Exercise prompt: Retype the full set of records. Keep every character identical.

***** Source records

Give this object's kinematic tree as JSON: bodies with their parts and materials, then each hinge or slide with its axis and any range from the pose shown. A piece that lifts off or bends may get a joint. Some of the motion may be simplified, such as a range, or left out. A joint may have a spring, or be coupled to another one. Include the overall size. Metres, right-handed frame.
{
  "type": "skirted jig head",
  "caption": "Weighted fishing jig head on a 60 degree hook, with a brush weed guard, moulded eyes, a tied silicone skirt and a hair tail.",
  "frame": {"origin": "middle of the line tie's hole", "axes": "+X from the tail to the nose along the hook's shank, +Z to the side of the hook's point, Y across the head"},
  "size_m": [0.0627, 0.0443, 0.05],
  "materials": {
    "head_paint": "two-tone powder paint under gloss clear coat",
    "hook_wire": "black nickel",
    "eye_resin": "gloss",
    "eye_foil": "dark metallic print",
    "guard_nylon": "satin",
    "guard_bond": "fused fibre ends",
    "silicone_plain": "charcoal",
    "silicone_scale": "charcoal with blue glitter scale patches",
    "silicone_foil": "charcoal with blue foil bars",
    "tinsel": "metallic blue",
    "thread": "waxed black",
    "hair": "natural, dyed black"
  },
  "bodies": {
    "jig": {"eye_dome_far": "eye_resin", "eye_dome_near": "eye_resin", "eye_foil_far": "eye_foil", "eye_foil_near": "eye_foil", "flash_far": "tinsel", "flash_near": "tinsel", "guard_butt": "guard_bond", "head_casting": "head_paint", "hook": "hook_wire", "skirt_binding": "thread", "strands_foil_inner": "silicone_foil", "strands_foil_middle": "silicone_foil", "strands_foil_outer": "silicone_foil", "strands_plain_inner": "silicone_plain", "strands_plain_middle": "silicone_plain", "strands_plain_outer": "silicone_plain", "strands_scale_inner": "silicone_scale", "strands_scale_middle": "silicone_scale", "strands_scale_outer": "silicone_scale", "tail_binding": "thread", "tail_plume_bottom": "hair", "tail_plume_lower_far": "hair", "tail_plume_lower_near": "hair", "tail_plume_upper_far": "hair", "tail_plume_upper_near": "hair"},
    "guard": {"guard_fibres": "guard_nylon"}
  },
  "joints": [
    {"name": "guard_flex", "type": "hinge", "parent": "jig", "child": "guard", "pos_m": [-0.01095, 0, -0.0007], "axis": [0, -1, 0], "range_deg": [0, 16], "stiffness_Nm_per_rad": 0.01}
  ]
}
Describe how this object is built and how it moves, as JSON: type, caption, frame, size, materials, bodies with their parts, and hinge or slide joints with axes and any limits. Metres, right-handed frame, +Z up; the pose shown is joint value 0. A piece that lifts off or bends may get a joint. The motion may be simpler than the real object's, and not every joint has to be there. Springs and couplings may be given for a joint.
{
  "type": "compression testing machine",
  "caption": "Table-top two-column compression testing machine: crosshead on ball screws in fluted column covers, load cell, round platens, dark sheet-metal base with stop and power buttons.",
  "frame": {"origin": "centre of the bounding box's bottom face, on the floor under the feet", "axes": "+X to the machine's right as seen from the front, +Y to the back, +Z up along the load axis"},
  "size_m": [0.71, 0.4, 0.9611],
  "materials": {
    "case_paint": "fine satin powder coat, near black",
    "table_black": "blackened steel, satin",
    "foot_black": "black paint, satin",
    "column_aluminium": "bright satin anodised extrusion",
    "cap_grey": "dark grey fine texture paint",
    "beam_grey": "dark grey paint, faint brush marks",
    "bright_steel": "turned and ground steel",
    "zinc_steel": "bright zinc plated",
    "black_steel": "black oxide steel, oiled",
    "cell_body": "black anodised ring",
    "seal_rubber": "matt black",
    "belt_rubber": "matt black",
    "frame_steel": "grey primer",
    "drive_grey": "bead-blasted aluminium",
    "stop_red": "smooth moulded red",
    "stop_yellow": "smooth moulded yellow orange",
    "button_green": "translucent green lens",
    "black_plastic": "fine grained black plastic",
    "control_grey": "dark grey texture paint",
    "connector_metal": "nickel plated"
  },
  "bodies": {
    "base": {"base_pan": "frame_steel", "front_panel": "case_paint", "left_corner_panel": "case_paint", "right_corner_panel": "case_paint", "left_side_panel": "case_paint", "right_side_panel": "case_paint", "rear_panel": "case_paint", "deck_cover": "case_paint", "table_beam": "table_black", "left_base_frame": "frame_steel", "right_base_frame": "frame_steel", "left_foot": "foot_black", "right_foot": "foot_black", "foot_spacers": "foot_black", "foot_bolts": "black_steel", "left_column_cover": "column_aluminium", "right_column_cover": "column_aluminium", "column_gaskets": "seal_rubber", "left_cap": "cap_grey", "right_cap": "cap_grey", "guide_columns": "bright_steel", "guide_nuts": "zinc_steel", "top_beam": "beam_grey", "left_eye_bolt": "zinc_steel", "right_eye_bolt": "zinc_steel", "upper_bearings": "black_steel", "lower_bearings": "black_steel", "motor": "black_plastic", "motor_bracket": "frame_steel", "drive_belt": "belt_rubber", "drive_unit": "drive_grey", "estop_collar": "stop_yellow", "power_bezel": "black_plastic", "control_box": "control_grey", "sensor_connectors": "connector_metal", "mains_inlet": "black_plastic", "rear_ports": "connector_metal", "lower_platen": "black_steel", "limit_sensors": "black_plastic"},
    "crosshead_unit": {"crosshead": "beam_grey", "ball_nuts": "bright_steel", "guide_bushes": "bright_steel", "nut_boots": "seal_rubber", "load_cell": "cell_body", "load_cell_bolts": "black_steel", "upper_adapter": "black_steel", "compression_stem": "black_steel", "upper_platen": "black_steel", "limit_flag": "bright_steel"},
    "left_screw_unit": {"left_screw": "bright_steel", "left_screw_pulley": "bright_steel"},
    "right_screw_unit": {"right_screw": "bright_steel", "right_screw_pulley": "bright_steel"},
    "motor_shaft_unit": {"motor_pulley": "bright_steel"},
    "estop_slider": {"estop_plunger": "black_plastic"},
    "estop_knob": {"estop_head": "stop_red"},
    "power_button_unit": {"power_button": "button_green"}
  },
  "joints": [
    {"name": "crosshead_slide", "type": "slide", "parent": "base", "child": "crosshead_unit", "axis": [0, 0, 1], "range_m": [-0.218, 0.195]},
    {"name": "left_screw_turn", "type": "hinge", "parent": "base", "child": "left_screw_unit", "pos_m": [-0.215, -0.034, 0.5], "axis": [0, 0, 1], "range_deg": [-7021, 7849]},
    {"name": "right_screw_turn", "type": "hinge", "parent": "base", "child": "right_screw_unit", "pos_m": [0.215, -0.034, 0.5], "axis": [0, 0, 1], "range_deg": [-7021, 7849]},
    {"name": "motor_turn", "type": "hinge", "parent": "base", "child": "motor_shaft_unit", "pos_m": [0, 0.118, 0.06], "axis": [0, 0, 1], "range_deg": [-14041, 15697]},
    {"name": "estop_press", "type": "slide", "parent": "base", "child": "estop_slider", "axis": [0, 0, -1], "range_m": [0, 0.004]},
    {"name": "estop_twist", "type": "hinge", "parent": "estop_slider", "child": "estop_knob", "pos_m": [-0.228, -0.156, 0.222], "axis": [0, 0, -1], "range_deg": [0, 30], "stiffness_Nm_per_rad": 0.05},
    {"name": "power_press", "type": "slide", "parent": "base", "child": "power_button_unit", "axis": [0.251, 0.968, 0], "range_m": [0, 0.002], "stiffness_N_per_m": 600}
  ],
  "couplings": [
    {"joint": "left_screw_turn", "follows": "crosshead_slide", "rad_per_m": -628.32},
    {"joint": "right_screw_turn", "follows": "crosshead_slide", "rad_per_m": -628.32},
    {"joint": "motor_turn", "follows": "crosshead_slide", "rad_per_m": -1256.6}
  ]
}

**********

Result:
Give this object's kinematic tree as JSON: bodies with their parts and materials, then each hinge or slide with its axis and any range from the pose shown. A piece that lifts off or bends may get a joint. Some of the motion may be simplified, such as a range, or left out. A joint may have a spring, or be coupled to another one. Include the overall size. Metres, right-handed frame.
{
  "type": "skirted jig head",
  "caption": "Weighted fishing jig head on a 60 degree hook, with a brush weed guard, moulded eyes, a tied silicone skirt and a hair tail.",
  "frame": {"origin": "middle of the line tie's hole", "axes": "+X from the tail to the nose along the hook's shank, +Z to the side of the hook's point, Y across the head"},
  "size_m": [0.0627, 0.0443, 0.05],
  "materials": {
    "head_paint": "two-tone powder paint under gloss clear coat",
    "hook_wire": "black nickel",
    "eye_resin": "gloss",
    "eye_foil": "dark metallic print",
    "guard_nylon": "satin",
    "guard_bond": "fused fibre ends",
    "silicone_plain": "charcoal",
    "silicone_scale": "charcoal with blue glitter scale patches",
    "silicone_foil": "charcoal with blue foil bars",
    "tinsel": "metallic blue",
    "thread": "waxed black",
    "hair": "natural, dyed black"
  },
  "bodies": {
    "jig": {"eye_dome_far": "eye_resin", "eye_dome_near": "eye_resin", "eye_foil_far": "eye_foil", "eye_foil_near": "eye_foil", "flash_far": "tinsel", "flash_near": "tinsel", "guard_butt": "guard_bond", "head_casting": "head_paint", "hook": "hook_wire", "skirt_binding": "thread", "strands_foil_inner": "silicone_foil", "strands_foil_middle": "silicone_foil", "strands_foil_outer": "silicone_foil", "strands_plain_inner": "silicone_plain", "strands_plain_middle": "silicone_plain", "strands_plain_outer": "silicone_plain", "strands_scale_inner": "silicone_scale", "strands_scale_middle": "silicone_scale", "strands_scale_outer": "silicone_scale", "tail_binding": "thread", "tail_plume_bottom": "hair", "tail_plume_lower_far": "hair", "tail_plume_lower_near": "hair", "tail_plume_upper_far": "hair", "tail_plume_upper_near": "hair"},
    "guard": {"guard_fibres": "guard_nylon"}
  },
  "joints": [
    {"name": "guard_flex", "type": "hinge", "parent": "jig", "child": "guard", "pos_m": [-0.01095, 0, -0.0007], "axis": [0, -1, 0], "range_deg": [0, 16], "stiffness_Nm_per_rad": 0.01}
  ]
}
Describe how this object is built and how it moves, as JSON: type, caption, frame, size, materials, bodies with their parts, and hinge or slide joints with axes and any limits. Metres, right-handed frame, +Z up; the pose shown is joint value 0. A piece that lifts off or bends may get a joint. The motion may be simpler than the real object's, and not every joint has to be there. Springs and couplings may be given for a joint.
{
  "type": "compression testing machine",
  "caption": "Table-top two-column compression testing machine: crosshead on ball screws in fluted column covers, load cell, round platens, dark sheet-metal base with stop and power buttons.",
  "frame": {"origin": "centre of the bounding box's bottom face, on the floor under the feet", "axes": "+X to the machine's right as seen from the front, +Y to the back, +Z up along the load axis"},
  "size_m": [0.71, 0.4, 0.9611],
  "materials": {
    "case_paint": "fine satin powder coat, near black",
    "table_black": "blackened steel, satin",
    "foot_black": "black paint, satin",
    "column_aluminium": "bright satin anodised extrusion",
    "cap_grey": "dark grey fine texture paint",
    "beam_grey": "dark grey paint, faint brush marks",
    "bright_steel": "turned and ground steel",
    "zinc_steel": "bright zinc plated",
    "black_steel": "black oxide steel, oiled",
    "cell_body": "black anodised ring",
    "seal_rubber": "matt black",
    "belt_rubber": "matt black",
    "frame_steel": "grey primer",
    "drive_grey": "bead-blasted aluminium",
    "stop_red": "smooth moulded red",
    "stop_yellow": "smooth moulded yellow orange",
    "button_green": "translucent green lens",
    "black_plastic": "fine grained black plastic",
    "control_grey": "dark grey texture paint",
    "connector_metal": "nickel plated"
  },
  "bodies": {
    "base": {"base_pan": "frame_steel", "front_panel": "case_paint", "left_corner_panel": "case_paint", "right_corner_panel": "case_paint", "left_side_panel": "case_paint", "right_side_panel": "case_paint", "rear_panel": "case_paint", "deck_cover": "case_paint", "table_beam": "table_black", "left_base_frame": "frame_steel", "right_base_frame": "frame_steel", "left_foot": "foot_black", "right_foot": "foot_black", "foot_spacers": "foot_black", "foot_bolts": "black_steel", "left_column_cover": "column_aluminium", "right_column_cover": "column_aluminium", "column_gaskets": "seal_rubber", "left_cap": "cap_grey", "right_cap": "cap_grey", "guide_columns": "bright_steel", "guide_nuts": "zinc_steel", "top_beam": "beam_grey", "left_eye_bolt": "zinc_steel", "right_eye_bolt": "zinc_steel", "upper_bearings": "black_steel", "lower_bearings": "black_steel", "motor": "black_plastic", "motor_bracket": "frame_steel", "drive_belt": "belt_rubber", "drive_unit": "drive_grey", "estop_collar": "stop_yellow", "power_bezel": "black_plastic", "control_box": "control_grey", "sensor_connectors": "connector_metal", "mains_inlet": "black_plastic", "rear_ports": "connector_metal", "lower_platen": "black_steel", "limit_sensors": "black_plastic"},
    "crosshead_unit": {"crosshead": "beam_grey", "ball_nuts": "bright_steel", "guide_bushes": "bright_steel", "nut_boots": "seal_rubber", "load_cell": "cell_body", "load_cell_bolts": "black_steel", "upper_adapter": "black_steel", "compression_stem": "black_steel", "upper_platen": "black_steel", "limit_flag": "bright_steel"},
    "left_screw_unit": {"left_screw": "bright_steel", "left_screw_pulley": "bright_steel"},
    "right_screw_unit": {"right_screw": "bright_steel", "right_screw_pulley": "bright_steel"},
    "motor_shaft_unit": {"motor_pulley": "bright_steel"},
    "estop_slider": {"estop_plunger": "black_plastic"},
    "estop_knob": {"estop_head": "stop_red"},
    "power_button_unit": {"power_button": "button_green"}
  },
  "joints": [
    {"name": "crosshead_slide", "type": "slide", "parent": "base", "child": "crosshead_unit", "axis": [0, 0, 1], "range_m": [-0.218, 0.195]},
    {"name": "left_screw_turn", "type": "hinge", "parent": "base", "child": "left_screw_unit", "pos_m": [-0.215, -0.034, 0.5], "axis": [0, 0, 1], "range_deg": [-7021, 7849]},
    {"name": "right_screw_turn", "type": "hinge", "parent": "base", "child": "right_screw_unit", "pos_m": [0.215, -0.034, 0.5], "axis": [0, 0, 1], "range_deg": [-7021, 7849]},
    {"name": "motor_turn", "type": "hinge", "parent": "base", "child": "motor_shaft_unit", "pos_m": [0, 0.118, 0.06], "axis": [0, 0, 1], "range_deg": [-14041, 15697]},
    {"name": "estop_press", "type": "slide", "parent": "base", "child": "estop_slider", "axis": [0, 0, -1], "range_m": [0, 0.004]},
    {"name": "estop_twist", "type": "hinge", "parent": "estop_slider", "child": "estop_knob", "pos_m": [-0.228, -0.156, 0.222], "axis": [0, 0, -1], "range_deg": [0, 30], "stiffness_Nm_per_rad": 0.05},
    {"name": "power_press", "type": "slide", "parent": "base", "child": "power_button_unit", "axis": [0.251, 0.968, 0], "range_m": [0, 0.002], "stiffness_N_per_m": 600}
  ],
  "couplings": [
    {"joint": "left_screw_turn", "follows": "crosshead_slide", "rad_per_m": -628.32},
    {"joint": "right_screw_turn", "follows": "crosshead_slide", "rad_per_m": -628.32},
    {"joint": "motor_turn", "follows": "crosshead_slide", "rad_per_m": -1256.6}
  ]
}